Create a Python script to load the pre-trained model and tokenizer, and perform inference on sample text.
nano load_module.py
Add the following code.
from transformers import BertTokenizer, BertForSequenceClassification
import torch
# Load pre-trained model and tokenizer
model_name = 'bert-base-uncased'
tokenizer = BertTokenizer.from_pretrained(model_name)
model = BertForSequenceClassification.from_pretrained(model_name)
# Example input text
input_text = "This is a sample text for classification."
# Tokenize input text
inputs = tokenizer(input_text, return_tensors='pt', truncation=True, padding=True)
# Perform inference
with torch.no_grad():
outputs = model(**inputs)
logits = outputs.logits
predicted_class = torch.argmax(logits, dim=1).item()
print(f"Predicted class: {predicted_class}")
Run the script to test the model:
python3 load_module.py
Output.
Predicted class: 0
This confirms that the model is working as expected.
Step 4: Creating the Flask Web App
Create a file named app.py.
nano app.py
Add the following code.
from flask import Flask, request, jsonify
from transformers import BertTokenizer, BertForSequenceClassification
import torch
app = Flask(__name__)
# Load pre-trained model and tokenizer
model_name = 'bert-base-uncased'
tokenizer = BertTokenizer.from_pretrained(model_name)
model = BertForSequenceClassification.from_pretrained(model_name)
@app.route('/predict', methods=['POST'])
def predict():
data = request.json
input_text = data.get('text', '')
if not input_text:
return jsonify({'error': 'No text provided'}), 400
# Tokenize input text
inputs = tokenizer(input_text, return_tensors='pt', truncation=True, padding=True)
# Perform inference
with torch.no_grad():
outputs = model(**inputs)
logits = outputs.logits
predicted_class = torch.argmax(logits, dim=1).item()

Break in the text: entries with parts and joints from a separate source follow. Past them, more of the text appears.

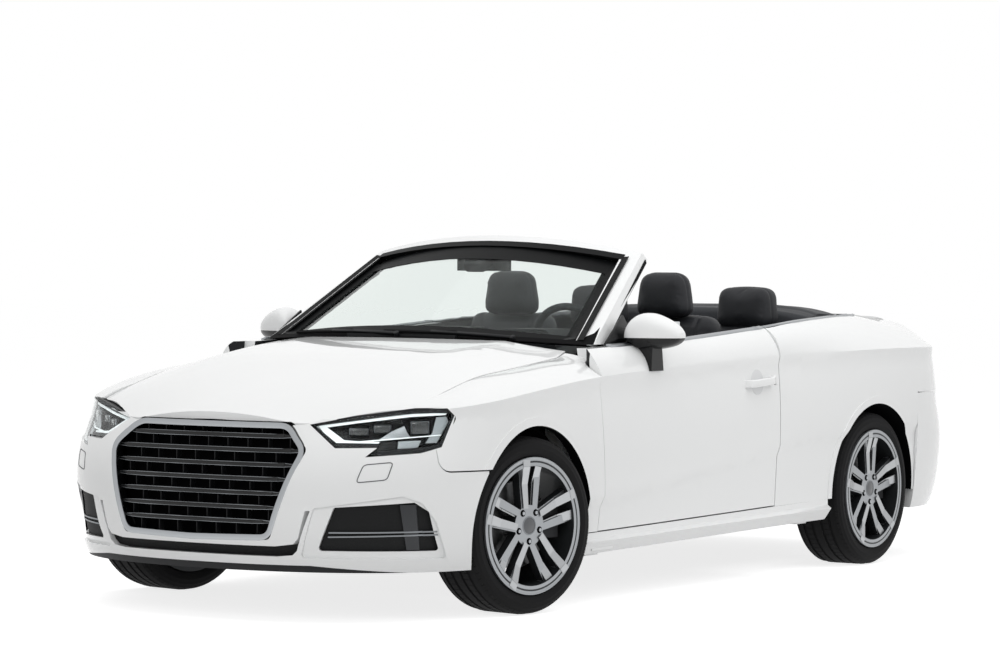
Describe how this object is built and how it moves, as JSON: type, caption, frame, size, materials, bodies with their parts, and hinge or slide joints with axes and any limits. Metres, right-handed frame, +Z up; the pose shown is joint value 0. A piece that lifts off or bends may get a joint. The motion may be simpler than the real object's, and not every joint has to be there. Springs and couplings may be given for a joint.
{
  "type": "convertible_car",
  "caption": "Four-seat convertible car with its fabric top stowed; hinged doors, hood and boot lid, steered front wheels and turning road wheels.",
  "frame": {"origin": "On the ground plane, under the middle of the overall length and width.", "axes": "+Z up; the nose points to -Y; the left side is at +X."},
  "size_m": [1.9688, 4.4187, 1.3599],
  "materials": {
    "paint": "gloss",
    "trim": "satin",
    "glass": "gloss",
    "satin": "satin",
    "reflector": "gloss",
    "lens": "gloss",
    "red_lens": "gloss",
    "carpet": "matte",
    "seat": "satin",
    "hood_cloth": "matte",
    "dash": "satin",
    "grip": "satin",
    "cast": "matte",
    "alloy": "satin",
    "steel": "satin",
    "tyre": "matte"
  },
  "bodies": {
    "car": {"centre_console": "dash", "dashboard": "dash", "engine_block": "cast", "exhaust": "steel", "fender_left": "paint", "fender_right": "paint", "floor_pan": "carpet", "front_bulkhead": "trim", "front_bumper": "paint", "front_frame": "steel", "front_seat_left": "seat", "front_seat_right": "seat", "front_subframe": "steel", "fuel_tank": "trim", "grille": "satin", "headlamp_lenses": "lens", "headlamps": "reflector", "interior_mirror": "trim", "lower_grilles": "trim", "quarter_left": "paint", "quarter_right": "paint", "radiator": "alloy", "rear_axle": "steel", "rear_bench": "seat", "rear_bulkhead": "trim", "rear_bumper": "paint", "side_frame_left": "paint", "side_frame_right": "paint", "soft_top": "hood_cloth", "tail_lamps": "red_lens", "wheel_liners": "trim", "windscreen_frame": "paint", "windscreen_glass": "glass"},
    "hood_body": {"hood": "paint"},
    "boot_body": {"boot_lid": "paint"},
    "left_door": {"door_left": "paint", "mirror_left": "paint"},
    "right_door": {"door_right": "paint", "mirror_right": "paint"},
    "steering": {"steering_wheel": "grip"},
    "left_knuckle": {"knuckle_left": "cast"},
    "right_knuckle": {"knuckle_right": "cast"},
    "wheel_fl": {"tyre_fl": "tyre", "rim_fl": "alloy"},
    "wheel_fr": {"tyre_fr": "tyre", "rim_fr": "alloy"},
    "wheel_rl": {"tyre_rl": "tyre", "rim_rl": "alloy"},
    "wheel_rr": {"tyre_rr": "tyre", "rim_rr": "alloy"}
  },
  "joints": [
    {"name": "steer_left", "type": "hinge", "parent": "car", "child": "left_knuckle", "pos_m": [0.7395, -1.3435, 0.3186], "axis": [0, 0, 1], "range_deg": [-25, 45]},
    {"name": "steer_right", "type": "hinge", "parent": "car", "child": "right_knuckle", "pos_m": [-0.7395, -1.3435, 0.3186], "axis": [0, 0, 1], "range_deg": [-25, 45]},
    {"name": "wheel_fl_spin", "type": "hinge", "parent": "left_knuckle", "child": "wheel_fl", "pos_m": [0.77692, -1.3501, 0.3186], "axis": [0.9848, -0.1736, 0], "continuous": true},
    {"name": "wheel_fr_spin", "type": "hinge", "parent": "right_knuckle", "child": "wheel_fr", "pos_m": [-0.77692, -1.3369, 0.3186], "axis": [0.9848, -0.1736, 0], "continuous": true},
    {"name": "wheel_rl_spin", "type": "hinge", "parent": "car", "child": "wheel_rl", "pos_m": [0.763, 1.2515, 0.3186], "axis": [1, 0, 0], "continuous": true},
    {"name": "wheel_rr_spin", "type": "hinge", "parent": "car", "child": "wheel_rr", "pos_m": [-0.763, 1.2515, 0.3186], "axis": [1, 0, 0], "continuous": true},
    {"name": "door_left_hinge", "type": "hinge", "parent": "car", "child": "left_door", "pos_m": [0.85664, -0.8665, 0.6], "axis": [0, 0, -1], "range_deg": [0, 65]},
    {"name": "door_right_hinge", "type": "hinge", "parent": "car", "child": "right_door", "pos_m": [-0.85664, -0.8665, 0.6], "axis": [0, 0, 1], "range_deg": [0, 65]},
    {"name": "hood_hinge", "type": "hinge", "parent": "car", "child": "hood_body", "pos_m": [0, -0.83484, 0.91526], "axis": [-1, 0, 0], "range_deg": [0, 50]},
    {"name": "boot_hinge", "type": "hinge", "parent": "car", "child": "boot_body", "pos_m": [0, 1.71723, 0.99903], "axis": [1, 0, 0], "range_deg": [0, 80]},
    {"name": "steering_turn", "type": "hinge", "parent": "car", "child": "steering", "pos_m": [0.37205, -0.27644, 0.91526], "axis": [0, 0.9135, 0.4067], "range_deg": [-360, 650]}
  ],
  "couplings": [
    {"joint": "steer_right", "follows": "steer_left", "ratio": 1},
    {"joint": "steering_turn", "follows": "steer_left", "ratio": 14.4}
  ]
}
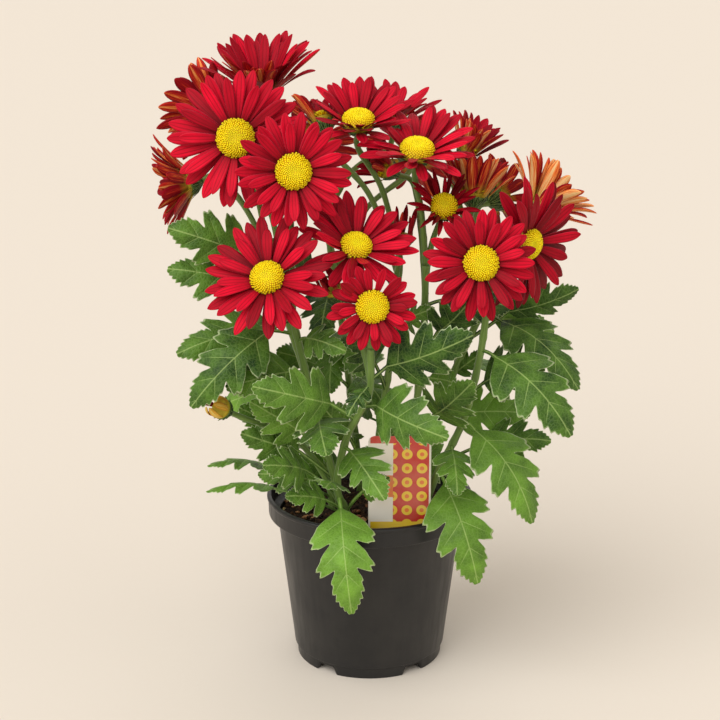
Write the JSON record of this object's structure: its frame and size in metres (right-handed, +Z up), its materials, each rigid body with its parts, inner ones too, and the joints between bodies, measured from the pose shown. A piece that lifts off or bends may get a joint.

return jsonify({'predicted_class': predicted_class})
if __name__ == '__main__':
app.run(host='0.0.0.0', port=5000)
Save the file and run the Flask app using the following command:
python3 app.py &
The Flask server will start on http://0.0.0.0:5000.
Step 5: Testing the Deployed Model
You can test the deployed model by sending a POST request to the /predict endpoint. Here’s how you can do it using curl.
Run the following command in your terminal:
curl -X POST http://localhost:5000/predict -H "Content-Type: application/json" -d '{"text": "This is a sample text for classification."}'
If everything is set up correctly, you should receive a JSON response like this:
{"predicted_class":0}
The predicted_class value will depend on the model’s output.
Conclusion
In this article, we walked through deploying an NLP model as a web application on an Ubuntu GPU server using PyTorch and Flask. We also demonstrated how to test the deployed model by sending a POST request. By leveraging the power of GPUs, you can significantly speed up the inference time of your NLP models, making them suitable for real-time applications.